Corporate transient travel (actual) has also declined by 4% YOY. In addition,
the outlook for both segments remains negative, with 30-day future bookings
pacing down 20% for government and 4% for corporate travel compared to last
year.
More than
76% of all U.S. markets experienced a year-over-year decline in actual room
night demand for transient per-diem government business through early April
2025. However, 39 markets recorded growth of 10% or more compared to the
corresponding period in 2024. Some of the more significant shifts can be
attributed to unusual weather events, natural disasters or other anomalous
regional events like the Presidential Inauguration. When looking at future
bookings, 76 markets appear to have growth in their future bookings of 10% or
greater than the corresponding period in 2024 while 231 of the markets are
showing a decline.
For
top-volume or government-reliant markets, most markets have experienced YOY
declines in both performance and bookings 30 days into the future. Washington,
D.C., has a 20% decline YOY and a 44% decline for 30-day bookings.
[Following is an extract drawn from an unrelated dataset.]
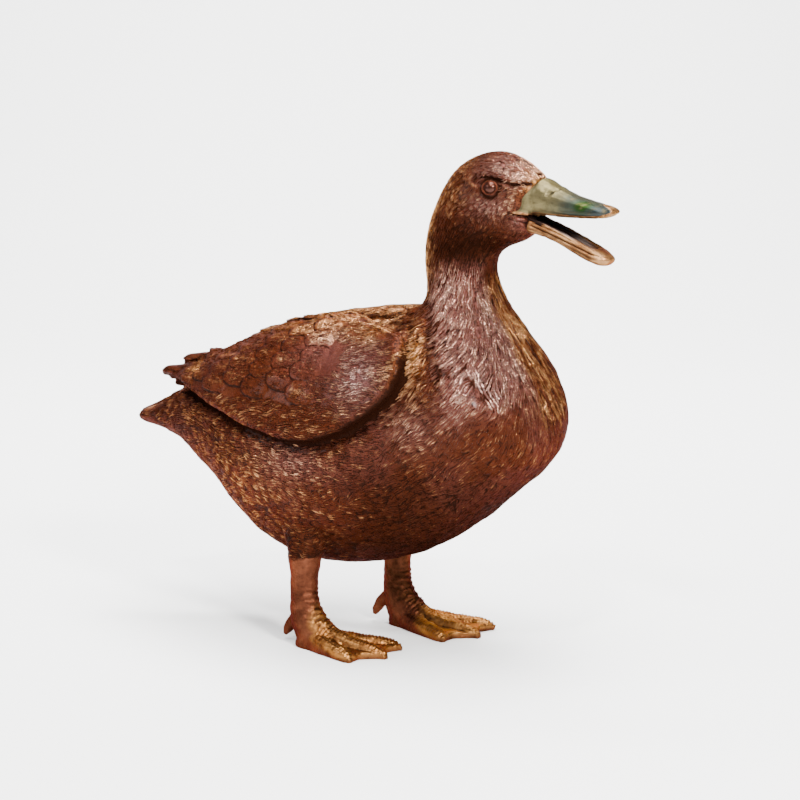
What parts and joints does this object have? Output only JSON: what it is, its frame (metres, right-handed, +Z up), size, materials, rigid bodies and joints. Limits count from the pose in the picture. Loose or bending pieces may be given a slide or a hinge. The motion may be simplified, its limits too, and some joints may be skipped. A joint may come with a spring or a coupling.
{
  "type": "bronze duck statue",
  "caption": "Life-size cast bronze duck standing on webbed feet with its neck up and bill open, modelled plumage and folded wings.",
  "frame": {"origin": "centre of the bounding box's base, on the ground under the soles", "axes": "+X towards the bill, -Y the duck's right side, +Z up"},
  "size_m": [0.452, 0.193, 0.3855],
  "materials": {
    "brown_patina": "reddish-brown patinated bronze, waxed, with brighter rubbed crests and dark hollows",
    "golden_bronze": "bronze rubbed bright gold, brown in the hollows",
    "copper_bill": "coppery bronze with lengthwise ridges",
    "pale_verdigris": "smooth pale greenish-silver patina, yellowish at the base",
    "eye_bronze": "smooth polished brown bronze"
  },
  "bodies": {
    "root": {"trunk": "brown_patina", "neck": "brown_patina", "head": "brown_patina", "tail": "brown_patina", "wing_left": "brown_patina", "wing_right": "brown_patina", "leg_left": "brown_patina", "leg_right": "brown_patina", "foot_left": "golden_bronze", "foot_right": "golden_bronze", "bill_upper": "pale_verdigris", "bill_lower": "copper_bill", "eye_left": "eye_bronze", "eye_right": "eye_bronze"}
  },
  "joints": []
}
The Hawaiian
Islands (-27%) and Las Vegas (-13%) reported similar downward trends for YTD
government room nights while Los Angeles posted gains, most likely from
disaster-related activity.
Santa Fe,
New Mexico, and Huntsville, Alabama, faced the most significant YTD losses of 34%
and 28% for government-reliant markets, respectively.
Hotel
performance varies widely across chain classes, with economy and midscale
properties experiencing a 1% to 3% drop in actual demand, upper midscale hotels
reporting a 1% decline, and upper-tier hotels posting flat to slightly negative
performance. Purpose-built extended stay brands, both lower and upper tier, are
showing relative strength.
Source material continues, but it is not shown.